Treebones also provides swish yurts, but if you prefer a more rustic experience, visit Falls Brook Yurts (fallsbrookyurts.com) in Minerva, New York, hidden in the heart of the Adirondack Mountains, which are part of the Appalachian Trail stretching all the way to Georgia. Yurting is great for lovers of the outdoors on a budget who don't want to invest in or haul all that camping gear. Inside the fully furnished yurt you'll find a working kitchenette, tables, chairs, a sofa and bunk beds for six. The outhouse latrine is just 15 steps from the front door. There's no running water at the yurt; you can either carry bottled water on the 20-minute hike from the road where you parked, or use the buckets provided at the yurt to bring water up from the nearby brook, though be sure to boil the water first before bathing or drinking it. (I showered outside in full view - there's no one for miles around - by dousing myself in liters of Poland Spring.)
Have your pizza delivered underwater
What started out as an underwater research station eventually inspired Jules Undersea Lodge (jul.com) in Key Largo, Florida, one of the world's few operating underwater hotels. Dive down 21 feet below the surface and stay in one of three 20-foot underwater chambers where you can sleep, eat, and watch whatever swims by your window. Diving experience is a plus, although beginners can take a brief introductory course provided by the lodge before enjoying their accommodations. Forget bellhops! Your luggage is brought to you in a watertight container. If you're feeling peckish in your capsule, order a pizza - also protected by a container from meeting a watery end. Founder and owner Ian Koblick, who is president of the Marine Resources Development Foundation, says the neighbours are often as curious about the guests as the other way around. "What can the fish see, that's what I say?" Koblick jokes. "There are manatees in the lagoon, and fish coming and going. It's a unique experience and the closest you'll ever come to living in another world other than going into outer space."
Step back in time
Route 66 stretches over more than 2,400 miles of scenic highway between Chicago and Los Angeles, and one of the quirkiest stops en route has to be a place where you can sleep in a Native American-inspired tipi. Wigwam Village Motel (galerie-kokopelli.com/wigwam) in Holbrook, Arizona, is a time capsule. Home to 15 one- and two-bedroom wigwams or tipis, the motel is on the USA National Registrar of Historic Places. Opened in the 1950s, it has a mid-century appeal with vintage cars parked on the property, including an old Studebaker that once belonged to the owner. Each wigwam is 21 feet wide at the base, 28 feet high, and contains handmade hickory furniture, beds, a sink, a toilet, and a shower. There is also a small collection of Native American artefacts and Route 66 memorabilia.

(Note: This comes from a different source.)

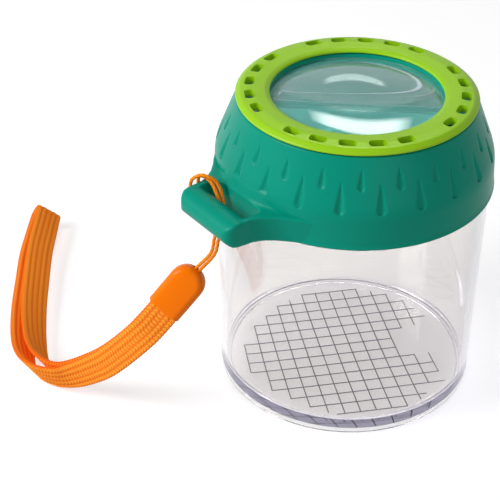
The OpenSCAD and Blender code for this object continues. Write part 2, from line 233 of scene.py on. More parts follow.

Love animals? So do your hosts
About 115 miles north of the Big Apple is the Woodstock Farm Animal Sanctuary (woodstocksanctuary.org) near legendary Woodstock, where the hippie movement came of age in 1969. Opened in 2012, the sanctuary's new guesthouse, a renovated 19th-century farmhouse, has four bedrooms, a common kitchen and living area, and 23 acres of rescued goats, chickens, cows, pigs, turkeys, sheep and a donkey named Diane. Volunteer on the farm by shovelling poop or cleaning coops and receive a discount on your stay (we are repeat visitors and volunteers!). Says co-founder and director Jenny Brown: "People love being able to see all the activity at the sanctuary from the windows and front porch. It truly creates a feeling of tranquility to be able to watch the rescued animals and at the same time enjoy a healthy, vegan, organic breakfast." Revenue from the guesthouse goes directly to care for over 300 animals.
Dog Bark Park Inn (dogbarkparkinn.com) on Highway 95 in Cottonwood, Idaho, is the creation of chainsaw artist Dennis Sullivan and his wife Frances Conklin. Together, they built America's biggest beagle, known fondly as "Sweet Willy", a two-bedroom bed and breakfast open between April and October. Sleeping in the dog house is a great way to unplug: Sweet Willy has no phone or television. But you get to enjoy a tasty breakfast that includes eggs, bagels, pastries, yogurt, cheese, and the family's secret granola recipe. For souvenirs, check out the gift shop where you can buy portable versions of Sweet Willy and friends.
Taos, New Mexico - known for its Native American culture, skiing, and thriving arts scene - is where Richard Spera decided to build his hen house. Years later, his cluster of casitas known as Casa Gallina (casagallina.net) offers visitors to the American Southwest a fantastic view of the Sangre de Cristo Mountains, the personal comforts of home and a true artisan experience. The casitas - decorated by local artists - have kitchens, living and dining areas. Behind the casitas are Spera's "girls," a couple dozen hens who appreciate any restaurant scraps you want to throw their way. As a bonus, Spera, a former restaurant manager from New York City, likes to treat his guests to tapas, cookies, and tortes.